### TASK GOAL
Write out exactly the lines from the start of the entries through the one that contains "import Sketcher", including both.
——
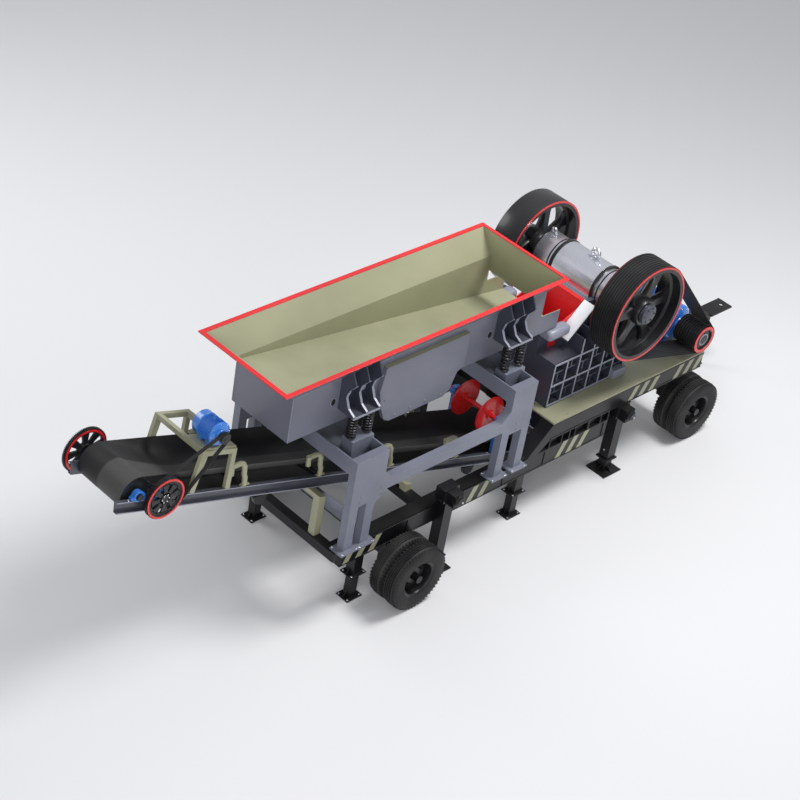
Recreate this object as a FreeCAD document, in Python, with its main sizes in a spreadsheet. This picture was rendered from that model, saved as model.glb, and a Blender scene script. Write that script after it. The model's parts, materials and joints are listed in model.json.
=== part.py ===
"""Mobile jaw crushing plant: feeder with hopper, jaw crusher, drive and belt conveyor on a wheeled chassis.

Millimetres. X runs along the plant towards the tow bar, Y across it towards the far side, Z up from the
ground. The origin is on the ground below the middle of the whole plant.
"""
import FreeCAD, Part
import math
import os
import re
import Sketcher

SIZES = {
    # Chassis: two side frames, each a low rail, a web and a raised rail under the deck.
    "rail_outer": 1195, "rail_width": 240, "low_bottom": 850, "low_top": 1150, "low_left": -3285,
    "low_right": 2345, "high_bottom": 1320, "deck_bottom": 1600, "deck_top": 1630, "high_left": 965,
    "high_right": 4565, "strut_foot": 500, "strut_length": 240, "web_inset": 60, "web_rib": 20,
    "beam_width": 150, "beam_bottom": 1000, "second_beam": -1645, "chute_left": 1480, "chute_right": 1880,
    # Tow bar and its eye.
    "tow_half": 100, "tow_depth": 150, "eye_left": 6245, "eye_right": 6795, "eye_half": 150,
    "eye_bottom": 1080, "eye_top": 1110, "eye_hole_x": 6675, "eye_hole_radius": 40, "tow_leg_x": 6345,
    "tow_leg_half": 45, "tow_foot_half": 100, "foot_plate": 20,
    # Small telescopic legs under the low rails.
    "leg_left": -2810, "leg_right": 525, "leg_y": 1055, "leg_foot_long": 290, "leg_foot_wide": 240,
    "leg_inner": 130, "leg_outer": 160, "leg_flange_bottom": 440, "leg_flange_top": 460,
    # Jacks: a square housing tube, a gear head and a sliding leg.
    "jack_left": -1355, "jack_right": 2670, "jack_right_y": 1125, "jack_tube": 180, "jack_bore": 162,
    "jack_leg": 150, "jack_mouth": 240, "jack_left_top": 1530, "jack_leg_top": 800, "jack_foot_long": 410,
    "jack_foot_wide": 390, "jack_gusset": 110, "jack_head": 300, "jack_head_deep": 230,
    "gear_boss_radius": 70, "gear_boss_long": 45, "jack_box_deep": 150, "jack_box_half": 100,
    # Running gear.
    "wheel_radius": 525, "tyre_width": 270, "dual_gap": 30, "rim_radius": 290, "rim_dish": 60,
    "axle_radius": 60, "axle_left": -2215, "axle_right": 4545, "left_wheel_y": 1230,
    "right_wheel_y": 820, "axle_end": 8, "hanger_half": 70, "left_hanger_y": 1000,
    "right_hanger_y": 580, "hanger_width": 130, "tyre_shoulder": 45, "running_clearance": 0.05,
    # Frame that carries the feeder.
    "frame_outer": 1240, "frame_width": 130, "frame_top": 2710, "plate_bottom": 1900, "post_width": 155,
    "left_leg": -3308, "right_leg": -205, "leg_span": 598, "right_span": 483,
    "post_gap": 130, "post_shift": 95, "brace_bottom": 2000, "brace_top": 2170,
    "gusset": 160, "foot_inner": 1060, "foot_outer": 1310, "foot_reach": 90, "foot_thick": 25,
    "channel_bottom": 2450, "channel_wall": 20, "low_beam_left": -3130, "low_beam_side": 120,
    "low_beam_bottom": 1450,
    "seat_half_wide": 110, "seat_half_long": 200, "left_seat_top": 2770, "right_seat_top": 2740,
    # Springs and the brackets above them.
    "spring_y": 800, "spring_radius": 62, "spring_pitch": 300, "left_spring_x": -2910,
    "right_spring_x": 128, "left_flange": 3160, "right_flange": 3195, "bracket_half": 246,
    "bracket_outer": 890, "bracket_plate": 20, "bracket_top": 3640, "rib_count": 3,
    "waist": 700, "waist_z": 3420, "rib_tip": 850, "rib_tip_z": 3690, "rib_peak": 742, "rib_peak_z": 3893,
    # Trough of the feeder, and the hopper on it.
    "trough_half": 558, "plate": 12, "trough_left": -4020, "trough_bottom": 2920, "fold": 3655,
    "hopper_right": 895, "lip_x": 1325, "lip_z": 2930, "floor_left": -3960, "floor_high": 3600,
    "floor_thick": 40, "lip_side_top": 3200, "cover_outer": 640, "cover_left": -2295,
    "cover_right": -1088, "cover_bottom": 2590, "cover_corner": 145, "cover_top": 3560,
    "cover_bulge": 130, "bulge_z": 3180, "cover_step": -915, "step_z": 2813, "cover_wing": -736,
    "wing_bottom": 2994, "rim_left": -4485, "rim_right": 950, "rim_half": 890,
    "rim_wide": 70, "rim_top": 4040, "rim_thick": 15, "end_bottom": 3405,
    # Conveyor: two side channels on a slope of conveyor_lean degrees.
    "head_x": -6795, "tail_x": 1894, "head_z": 2915, "lean": 17.485, "channel_deep": 180,
    "channel_inner": 440, "channel_outer": 500, "channel_thick": 10, "drum_x": -6455, "drum_z": 3055,
    "drum_radius": 234.5, "belt_inner": 235, "belt_thick": 15, "belt_half": 425, "tail_drum_x": 1600,
    "tail_drum_radius": 159.5, "tail_inner": 160,
    "drum_shaft": 45, "gear_inner": 600, "gear_outer": 650, "gear_radius": 340, "jackshaft_x": -6085,
    "jackshaft_z": 2915, "jackshaft_radius": 30, "pinion_radius": 46, "pulley_inner": 530,
    "pulley_outer": 600, "pulley_radius": 294, "gear_hole_ring": 215, "gear_hole": 55,
    "block_half": 110, "block_rise": 75, "roller_radius": 50, "roller_half": 400, "roller_pin": 15,
    "first_bracket": -4645, "bracket_pitch": 1430, "bracket_high": 380, "bracket_bar": 60,
    "arm_reach": 5, "arm_drop": 35, "portal_left": -5601, "portal_right": -4900, "portal_post": 80,
    "portal_high": 845, "top_left": -5435, "top_right": -4850, "motor_axis_x": -5165,
    "motor_axis_z": 3480, "small_motor_radius": 170,
    "small_motor_near": -500, "small_motor_far": -90, "small_pulley_radius": 75, "small_shaft": 25,
    "shaft_socket": 60, "belt_gap": 0.3, "v_belt_thick": 12, "strap_thick": 20, "strap_x": 1000,
    "strap_wide": 90, "tail_post_x": -3405, "middle_post_x": -1630, "conveyor_post": 120,
    "post_inner": 620,
    # Shaft with two discs under the feeder's low end.
    "disc_x": 585, "disc_z": 1360, "disc_radius": 300, "disc_y": 260, "disc_thick": 30,
    "disc_shaft": 40, "disc_hub": 80, "disc_hub_long": 90, "disc_shaft_half": 560, "stand_half": 60,
    "stand_cap": 80,
    # Crusher body.
    "crusher_left": 1135, "crusher_right": 2895, "mouth_half": 450, "wall": 70, "rib_outer": 850,
    "wall_step": 1545, "step_top": 2600, "shoulder_x": 2045, "shoulder_z": 3060,
    "slope_outer": 670, "slope_thick": 30,
    "front_wall_right": 1375, "lip_radius": 115, "lip_centre_z": 2760, "rear_wall": 100,
    "rear_wall_top": 2650, "ledge": 35, "low_ledge": 2000, "high_ledge": 2390, "base_flange": 50,
    "crusher_rib": 30, "crusher_rib_top": 2690, "jaw_plate": 80, "jaw_bottom": 1760,
    "jaw_plate_top": 2700, "jaw_plate_half": 422, "cheek": 18, "swing_top_x": 2150,
    "swing_top_z": 2990, "swing_foot_x": 1800, "swing_heel_x": 2020, "swing_back_x": 2720,
    "swing_back_z": 2830, "swing_half": 400, "barrel_radius": 350, "barrel_bore": 150,
    # Eccentric shaft, flywheels and their bearings.
    "shaft_x": 2533, "shaft_z": 3108, "shaft_radius": 145, "housing_radius": 330, "housing_outer": 820,
    "flywheel_radius": 800, "flywheel_inner": 859, "flywheel_outer": 1307, "fly_rim": 120,
    "fly_hub": 230, "fly_web_inner": 960, "fly_web_outer": 1040, "fly_hole_ring": 440, "fly_hole": 150,
    "shaft_end": 1325,
    # Crusher motor on the deck.
    "motor_x": 4300, "motor_z": 2000, "motor_radius": 300, "motor_near": -800, "motor_far": 200,
    "motor_foot_half": 260, "motor_foot_top": 1800, "drive_radius": 233, "drive_near": -1300,
    "drive_far": -850, "drive_shaft": 60, "drive_socket": 110, "band_near": -1292, "band_far": -874,
}

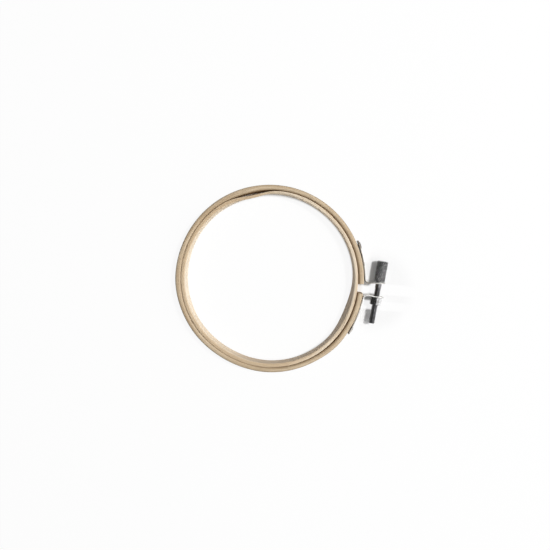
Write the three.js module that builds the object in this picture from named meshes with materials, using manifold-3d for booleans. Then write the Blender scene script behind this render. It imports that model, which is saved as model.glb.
——
### CORRECT OUTPUT
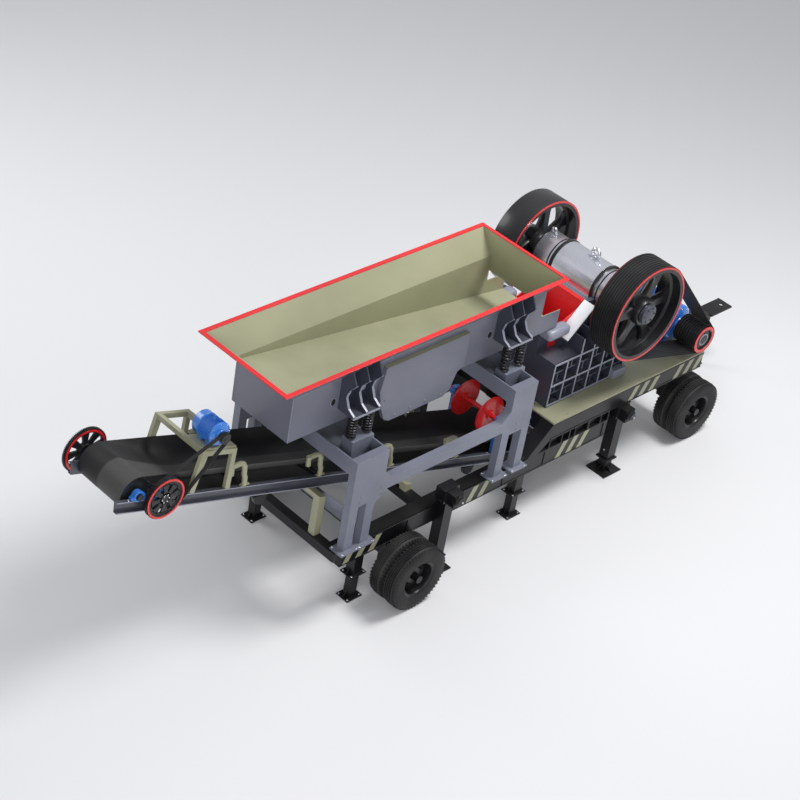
Recreate this object as a FreeCAD document, in Python, with its main sizes in a spreadsheet. This picture was rendered from that model, saved as model.glb, and a Blender scene script. Write that script after it. The model's parts, materials and joints are listed in model.json.
=== part.py ===
"""Mobile jaw crushing plant: feeder with hopper, jaw crusher, drive and belt conveyor on a wheeled chassis.

Millimetres. X runs along the plant towards the tow bar, Y across it towards the far side, Z up from the
ground. The origin is on the ground below the middle of the whole plant.
"""
import FreeCAD, Part
import math
import os
import re
import Sketcher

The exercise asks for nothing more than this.